The fact that Jim Denomie’s vivid paintings for “American Narratives,” this month’s show at the Black Dog Coffee and Wine Bar in Lowertown, command undivided attention even in this cacophonous setting is itself noteworthy. His contributions to the exhibition are mostly portraits, many of them modest in size, immediately recognizable as his by the muscular brushwork, strong narrative undercurrents and exuberantly jewel-toned palette. And encoded in each one of his faces is a story rich in history and place, told in a kind of painterly shorthand, enriched by a few just-right details.

Alongside Denomie’s paintings are a handful of mixed media pieces by Carolyn Lee Anderson. Hers, too, are driven by story, replete with imagery that speaks to the interconnections of family and landscape. Brimming with heart’s-blood and passion, sepia-toned family portraits and poetic text in the visual field — to my eye, they’re hugely indebted to the visceral imagery and visual lexicon of Frida Kahlo.

The through-line of the show explores themes of identification, of American-ness, and of the cultivation of identities both self-proclaimed and imposed from outside. Denomie (a member of the Lac Courte Oreilles Band of Ojibwe) is known for playing with and against American Indian stereotypes in his work. A member of the Navajo Nation, Anderson’s work also often centers on themes exploring native identities and the inescapable ties of ancestry and one’s native landscape.

But to simply stop there, to place these pieces in a tidy box called “Native American narratives”  misses the subtlety, layered wit and occasional artistic virtuosity of the work on view here.
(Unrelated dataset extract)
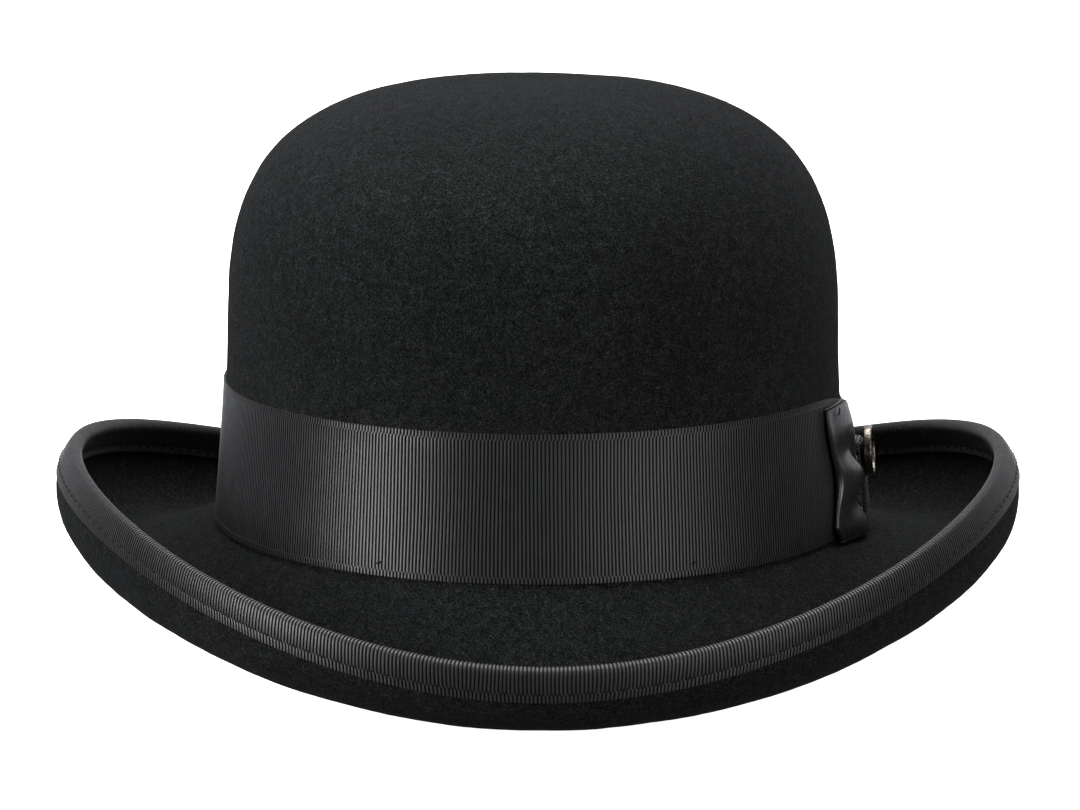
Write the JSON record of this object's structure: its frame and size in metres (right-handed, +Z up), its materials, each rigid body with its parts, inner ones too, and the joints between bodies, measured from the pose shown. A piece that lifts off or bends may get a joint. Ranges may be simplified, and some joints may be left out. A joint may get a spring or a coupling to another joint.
{
  "type": "bowler hat",
  "caption": "Stiff black felt bowler hat with a domed crown, curled bound brim, ribbon band, side bow with a round pin, leather sweatband and satin lining.",
  "frame": {"origin": "on the flat surface that the hat stands on, under the middle of its box", "axes": "+Z up through the crown, -Y towards the front of the hat, +X towards the wearer's left, where the bow is"},
  "size_m": [0.2648, 0.3011, 0.1505],
  "materials": {
    "felt": "matte",
    "binding_ribbon": "satin",
    "band_ribbon": "satin",
    "thread": "satin",
    "pin_enamel": "gloss",
    "pin_metal": "satin",
    "clutch_metal": "satin",
    "leather": "satin",
    "reed": "satin",
    "tape": "matte",
    "sweatband_ribbon": "satin",
    "satin": "satin",
    "piping": "satin"
  },
  "bodies": {
    "hat": {"felt_body": "felt", "brim_binding": "binding_ribbon", "binding_outer_stitches": "thread", "binding_inner_stitches": "thread", "hat_band": "band_ribbon", "band_tack_stitches": "thread", "bow_base": "band_ribbon", "bow_front_loop": "band_ribbon", "bow_back_loop": "band_ribbon", "bow_knot": "band_ribbon", "bow_tack_stitches": "thread", "sweatband": "leather", "sweatband_reed": "reed", "sweatband_seam_tape": "tape", "sweatband_stitches": "thread", "sweatband_bow": "sweatband_ribbon", "lining_side": "satin", "lining_tip": "satin", "lining_piping": "piping"},
    "pin": {"pin_face": "pin_enamel", "pin_bezel": "pin_metal", "pin_post": "pin_metal", "pin_clutch": "clutch_metal"}
  },
  "joints": [
    {"name": "pin_spin", "type": "hinge", "parent": "hat", "child": "pin", "pos_m": [0.09006, -0.00419, 0.04941], "axis": [0.9872, -0.1387, 0.0785], "continuous": true}
  ]
}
Two of Denomie’s paintings at the Black Dog, in particular, linger in my mind. They are among the smaller, subtler pieces in the show, and both of them are portraits: “Untitled (re-hab)” and “Sad Boy Laughing.” The brushwork is incredibly economical, but unerring and thoroughly evocative. In the former piece, for example, with just a few gestural strokes, Denomie gives you the dissolute, rheumy gaze of a habitual drunk; likewise, in just a handful of short vertical strokes the “sad boy” has an unnervingly toothy, too-wide smile. The deft execution and authentic pathos in these understated little works is masterfully handled — well worth an afternoon’s contemplation over lunch and a good cup of coffee.

“American Narratives,” with work by Jim Denomie and Carolyn Lee Anderson, is on view through July 31 at the Black Dog Coffee and Wine Bar, 308 Prince St., Saint Paul, Minn. 55101; 651-228-9274; blackdogstpaul.com.